### Do this
Scan the material below for the string "groups", and copy every line where it shows up.

-- START --

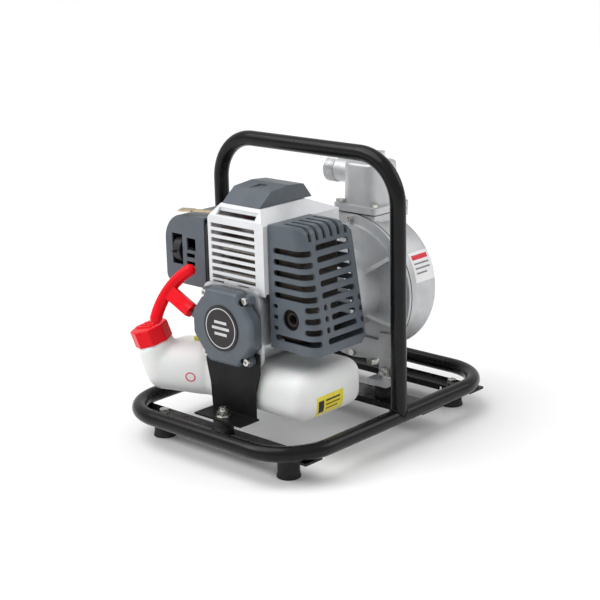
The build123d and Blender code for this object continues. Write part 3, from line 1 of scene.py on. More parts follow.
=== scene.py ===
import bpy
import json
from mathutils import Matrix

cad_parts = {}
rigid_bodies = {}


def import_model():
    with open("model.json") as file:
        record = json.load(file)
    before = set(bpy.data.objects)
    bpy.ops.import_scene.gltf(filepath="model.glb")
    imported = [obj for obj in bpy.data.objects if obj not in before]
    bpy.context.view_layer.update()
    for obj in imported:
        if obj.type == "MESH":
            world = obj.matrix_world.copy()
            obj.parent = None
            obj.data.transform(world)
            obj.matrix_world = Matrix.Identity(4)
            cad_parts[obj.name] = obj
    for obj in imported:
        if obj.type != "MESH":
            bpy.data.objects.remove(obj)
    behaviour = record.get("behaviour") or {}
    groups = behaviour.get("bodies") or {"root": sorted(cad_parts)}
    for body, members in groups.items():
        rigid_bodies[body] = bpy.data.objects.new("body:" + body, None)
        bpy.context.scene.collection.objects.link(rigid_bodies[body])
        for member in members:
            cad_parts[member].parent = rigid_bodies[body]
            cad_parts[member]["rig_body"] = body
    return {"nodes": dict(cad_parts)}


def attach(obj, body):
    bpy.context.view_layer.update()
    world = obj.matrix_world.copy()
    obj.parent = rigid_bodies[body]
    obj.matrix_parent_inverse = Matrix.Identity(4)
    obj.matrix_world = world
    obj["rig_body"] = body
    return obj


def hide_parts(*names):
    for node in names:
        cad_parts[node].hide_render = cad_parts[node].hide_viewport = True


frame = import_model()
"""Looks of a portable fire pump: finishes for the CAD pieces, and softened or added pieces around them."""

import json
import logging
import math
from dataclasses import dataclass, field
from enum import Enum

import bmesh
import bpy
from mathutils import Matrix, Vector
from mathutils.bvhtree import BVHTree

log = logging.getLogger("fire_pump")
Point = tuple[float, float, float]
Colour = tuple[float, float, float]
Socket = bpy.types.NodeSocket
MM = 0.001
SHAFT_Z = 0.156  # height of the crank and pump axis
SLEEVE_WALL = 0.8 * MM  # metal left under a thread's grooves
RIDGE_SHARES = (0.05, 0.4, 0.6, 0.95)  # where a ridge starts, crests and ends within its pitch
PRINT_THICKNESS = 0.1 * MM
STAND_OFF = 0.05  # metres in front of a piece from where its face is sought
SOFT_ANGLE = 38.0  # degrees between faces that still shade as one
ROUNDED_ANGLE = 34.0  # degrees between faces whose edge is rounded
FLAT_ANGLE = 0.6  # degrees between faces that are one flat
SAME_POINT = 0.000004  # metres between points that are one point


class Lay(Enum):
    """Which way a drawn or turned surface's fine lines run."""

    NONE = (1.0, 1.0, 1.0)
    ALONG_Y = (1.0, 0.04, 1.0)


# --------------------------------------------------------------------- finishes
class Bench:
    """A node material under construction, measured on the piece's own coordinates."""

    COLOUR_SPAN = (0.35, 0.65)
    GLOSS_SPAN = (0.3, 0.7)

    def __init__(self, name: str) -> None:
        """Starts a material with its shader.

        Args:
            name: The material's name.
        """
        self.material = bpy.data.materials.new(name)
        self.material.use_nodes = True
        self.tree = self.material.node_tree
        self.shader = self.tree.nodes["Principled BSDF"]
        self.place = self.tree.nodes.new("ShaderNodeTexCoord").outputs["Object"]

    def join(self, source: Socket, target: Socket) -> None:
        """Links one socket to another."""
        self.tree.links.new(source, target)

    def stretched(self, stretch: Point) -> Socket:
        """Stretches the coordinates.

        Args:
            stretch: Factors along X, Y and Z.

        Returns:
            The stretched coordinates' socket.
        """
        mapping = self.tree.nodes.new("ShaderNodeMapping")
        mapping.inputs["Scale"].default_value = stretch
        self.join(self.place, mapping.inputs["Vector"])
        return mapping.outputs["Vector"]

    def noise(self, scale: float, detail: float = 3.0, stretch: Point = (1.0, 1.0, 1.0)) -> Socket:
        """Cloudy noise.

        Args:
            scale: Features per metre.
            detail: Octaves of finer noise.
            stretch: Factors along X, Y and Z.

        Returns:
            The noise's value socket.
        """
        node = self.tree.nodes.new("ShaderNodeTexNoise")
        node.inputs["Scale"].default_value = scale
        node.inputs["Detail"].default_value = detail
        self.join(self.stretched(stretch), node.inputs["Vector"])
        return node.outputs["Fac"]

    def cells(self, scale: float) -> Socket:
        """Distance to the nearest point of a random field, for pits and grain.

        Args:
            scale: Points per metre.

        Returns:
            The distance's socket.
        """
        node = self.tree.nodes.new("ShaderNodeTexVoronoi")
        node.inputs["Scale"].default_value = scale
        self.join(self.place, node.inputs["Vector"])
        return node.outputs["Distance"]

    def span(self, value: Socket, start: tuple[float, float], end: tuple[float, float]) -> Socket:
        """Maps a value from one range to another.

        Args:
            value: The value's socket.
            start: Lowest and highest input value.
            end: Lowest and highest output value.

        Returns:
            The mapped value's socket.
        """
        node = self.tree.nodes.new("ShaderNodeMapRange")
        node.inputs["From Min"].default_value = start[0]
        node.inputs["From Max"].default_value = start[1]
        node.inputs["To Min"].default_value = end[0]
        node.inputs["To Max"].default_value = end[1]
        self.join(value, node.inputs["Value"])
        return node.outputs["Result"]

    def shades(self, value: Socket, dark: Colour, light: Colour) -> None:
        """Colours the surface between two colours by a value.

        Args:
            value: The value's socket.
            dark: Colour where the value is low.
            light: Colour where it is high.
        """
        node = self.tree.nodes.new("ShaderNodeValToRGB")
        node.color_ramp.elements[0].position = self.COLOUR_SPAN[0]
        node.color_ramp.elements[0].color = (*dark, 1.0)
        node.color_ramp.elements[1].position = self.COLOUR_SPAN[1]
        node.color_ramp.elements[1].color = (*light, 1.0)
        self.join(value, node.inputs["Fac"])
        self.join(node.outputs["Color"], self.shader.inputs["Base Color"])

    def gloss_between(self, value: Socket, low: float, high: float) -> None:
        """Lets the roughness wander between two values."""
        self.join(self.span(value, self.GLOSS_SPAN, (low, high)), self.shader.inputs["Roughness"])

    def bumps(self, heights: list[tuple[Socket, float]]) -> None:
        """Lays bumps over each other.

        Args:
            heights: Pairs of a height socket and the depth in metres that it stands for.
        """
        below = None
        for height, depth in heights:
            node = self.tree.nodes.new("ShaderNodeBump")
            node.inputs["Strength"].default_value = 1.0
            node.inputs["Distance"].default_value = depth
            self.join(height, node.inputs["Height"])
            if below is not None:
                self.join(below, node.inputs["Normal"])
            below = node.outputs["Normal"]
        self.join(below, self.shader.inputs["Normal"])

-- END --
-- START --

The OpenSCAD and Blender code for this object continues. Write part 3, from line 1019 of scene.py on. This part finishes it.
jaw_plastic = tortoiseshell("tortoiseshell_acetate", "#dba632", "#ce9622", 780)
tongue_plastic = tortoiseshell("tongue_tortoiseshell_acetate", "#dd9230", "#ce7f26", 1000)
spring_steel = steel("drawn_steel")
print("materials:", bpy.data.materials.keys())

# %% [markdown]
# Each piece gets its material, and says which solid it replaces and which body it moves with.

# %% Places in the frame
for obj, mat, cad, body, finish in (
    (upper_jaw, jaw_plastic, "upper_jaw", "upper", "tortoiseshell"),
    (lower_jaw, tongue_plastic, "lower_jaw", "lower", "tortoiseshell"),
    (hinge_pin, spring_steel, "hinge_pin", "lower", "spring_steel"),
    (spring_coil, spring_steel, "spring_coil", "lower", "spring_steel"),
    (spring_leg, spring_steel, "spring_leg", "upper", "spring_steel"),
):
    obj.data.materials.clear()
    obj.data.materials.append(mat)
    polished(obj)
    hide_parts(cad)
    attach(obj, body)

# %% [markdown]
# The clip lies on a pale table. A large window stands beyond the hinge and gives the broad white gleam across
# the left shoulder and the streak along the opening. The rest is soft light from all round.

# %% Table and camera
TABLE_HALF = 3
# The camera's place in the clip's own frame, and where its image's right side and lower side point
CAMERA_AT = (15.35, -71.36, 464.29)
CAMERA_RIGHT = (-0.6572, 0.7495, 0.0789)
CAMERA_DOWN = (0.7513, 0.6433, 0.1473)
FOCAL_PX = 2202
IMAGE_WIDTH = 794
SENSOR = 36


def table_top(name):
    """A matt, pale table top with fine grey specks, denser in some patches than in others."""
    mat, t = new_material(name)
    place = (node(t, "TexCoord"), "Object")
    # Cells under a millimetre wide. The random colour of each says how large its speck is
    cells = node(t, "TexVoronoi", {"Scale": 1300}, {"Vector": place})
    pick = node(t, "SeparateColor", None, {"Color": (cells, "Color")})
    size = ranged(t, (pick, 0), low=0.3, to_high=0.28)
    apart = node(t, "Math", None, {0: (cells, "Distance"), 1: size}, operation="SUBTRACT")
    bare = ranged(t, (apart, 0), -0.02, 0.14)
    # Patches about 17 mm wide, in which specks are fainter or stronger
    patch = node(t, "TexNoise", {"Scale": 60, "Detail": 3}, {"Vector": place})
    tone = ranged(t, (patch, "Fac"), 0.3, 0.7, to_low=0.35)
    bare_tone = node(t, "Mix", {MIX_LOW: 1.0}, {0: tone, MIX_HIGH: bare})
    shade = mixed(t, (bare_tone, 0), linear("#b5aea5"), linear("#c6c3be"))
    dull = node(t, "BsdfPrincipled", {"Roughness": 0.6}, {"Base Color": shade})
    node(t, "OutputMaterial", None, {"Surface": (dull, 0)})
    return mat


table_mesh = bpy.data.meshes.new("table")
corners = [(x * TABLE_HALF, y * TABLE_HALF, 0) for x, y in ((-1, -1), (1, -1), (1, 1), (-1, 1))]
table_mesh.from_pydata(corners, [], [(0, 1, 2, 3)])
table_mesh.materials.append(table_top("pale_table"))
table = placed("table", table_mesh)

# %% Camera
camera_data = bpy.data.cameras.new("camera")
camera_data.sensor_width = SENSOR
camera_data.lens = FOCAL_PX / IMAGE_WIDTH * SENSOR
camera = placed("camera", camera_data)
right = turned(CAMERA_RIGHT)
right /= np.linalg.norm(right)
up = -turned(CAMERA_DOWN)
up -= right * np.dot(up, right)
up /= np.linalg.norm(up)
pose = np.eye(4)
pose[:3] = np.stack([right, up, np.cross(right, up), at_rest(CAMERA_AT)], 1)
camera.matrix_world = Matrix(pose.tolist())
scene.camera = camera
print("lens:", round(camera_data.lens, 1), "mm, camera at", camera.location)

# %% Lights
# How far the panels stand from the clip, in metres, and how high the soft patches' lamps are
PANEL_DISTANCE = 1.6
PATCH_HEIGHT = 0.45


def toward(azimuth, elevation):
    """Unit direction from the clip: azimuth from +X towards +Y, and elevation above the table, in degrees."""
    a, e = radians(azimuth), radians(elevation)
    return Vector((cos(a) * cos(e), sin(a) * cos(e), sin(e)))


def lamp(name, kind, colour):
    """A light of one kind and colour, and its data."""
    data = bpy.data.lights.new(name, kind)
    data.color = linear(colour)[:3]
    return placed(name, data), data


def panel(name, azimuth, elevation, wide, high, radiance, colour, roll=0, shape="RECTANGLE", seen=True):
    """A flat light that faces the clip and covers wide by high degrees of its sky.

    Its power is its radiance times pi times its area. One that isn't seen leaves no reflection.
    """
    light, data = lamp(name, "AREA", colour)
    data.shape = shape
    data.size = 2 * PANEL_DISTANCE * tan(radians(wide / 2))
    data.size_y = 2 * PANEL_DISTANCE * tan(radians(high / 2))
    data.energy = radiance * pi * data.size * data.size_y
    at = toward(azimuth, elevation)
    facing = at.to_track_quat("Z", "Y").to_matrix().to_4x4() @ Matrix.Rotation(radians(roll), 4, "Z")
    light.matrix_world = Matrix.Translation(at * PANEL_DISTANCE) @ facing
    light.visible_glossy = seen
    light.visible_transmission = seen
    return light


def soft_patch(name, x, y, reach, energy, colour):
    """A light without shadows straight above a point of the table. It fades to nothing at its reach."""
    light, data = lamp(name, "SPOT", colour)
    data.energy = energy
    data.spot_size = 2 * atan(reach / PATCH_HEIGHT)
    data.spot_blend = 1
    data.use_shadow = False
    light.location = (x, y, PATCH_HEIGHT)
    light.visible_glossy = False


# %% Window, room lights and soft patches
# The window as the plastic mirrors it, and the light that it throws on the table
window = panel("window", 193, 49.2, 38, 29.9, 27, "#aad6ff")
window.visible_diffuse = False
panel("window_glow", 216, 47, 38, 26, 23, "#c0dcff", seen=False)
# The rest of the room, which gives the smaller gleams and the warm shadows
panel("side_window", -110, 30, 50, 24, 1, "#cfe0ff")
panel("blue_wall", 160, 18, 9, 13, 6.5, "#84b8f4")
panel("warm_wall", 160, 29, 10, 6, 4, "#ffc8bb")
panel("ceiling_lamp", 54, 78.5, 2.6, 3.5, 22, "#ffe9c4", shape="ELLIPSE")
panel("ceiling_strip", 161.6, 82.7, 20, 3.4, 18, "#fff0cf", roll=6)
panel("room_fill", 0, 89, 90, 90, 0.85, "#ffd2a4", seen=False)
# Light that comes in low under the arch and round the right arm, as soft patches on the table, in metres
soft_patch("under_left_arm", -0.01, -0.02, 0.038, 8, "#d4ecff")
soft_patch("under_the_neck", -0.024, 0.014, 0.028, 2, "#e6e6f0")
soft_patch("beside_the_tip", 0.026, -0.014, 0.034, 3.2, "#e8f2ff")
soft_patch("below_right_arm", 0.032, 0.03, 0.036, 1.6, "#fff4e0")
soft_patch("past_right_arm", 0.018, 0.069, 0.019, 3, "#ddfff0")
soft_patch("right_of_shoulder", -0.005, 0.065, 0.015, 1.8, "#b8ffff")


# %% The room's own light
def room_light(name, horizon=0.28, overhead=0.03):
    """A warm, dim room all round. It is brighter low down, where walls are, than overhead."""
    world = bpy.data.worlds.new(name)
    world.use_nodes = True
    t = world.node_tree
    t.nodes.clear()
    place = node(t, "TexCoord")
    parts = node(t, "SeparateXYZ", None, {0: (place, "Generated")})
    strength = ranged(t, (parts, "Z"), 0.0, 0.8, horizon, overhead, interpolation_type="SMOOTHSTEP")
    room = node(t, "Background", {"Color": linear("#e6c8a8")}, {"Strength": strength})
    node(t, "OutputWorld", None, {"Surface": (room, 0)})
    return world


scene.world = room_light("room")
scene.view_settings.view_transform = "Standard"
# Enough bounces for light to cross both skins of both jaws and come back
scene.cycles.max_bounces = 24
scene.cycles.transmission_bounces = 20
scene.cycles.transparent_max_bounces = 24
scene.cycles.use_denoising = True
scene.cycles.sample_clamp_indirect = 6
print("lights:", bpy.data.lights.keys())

-- END --

### Exercise output
    groups = behaviour.get("bodies") or {"root": sorted(cad_parts)}
    for body, members in groups.items():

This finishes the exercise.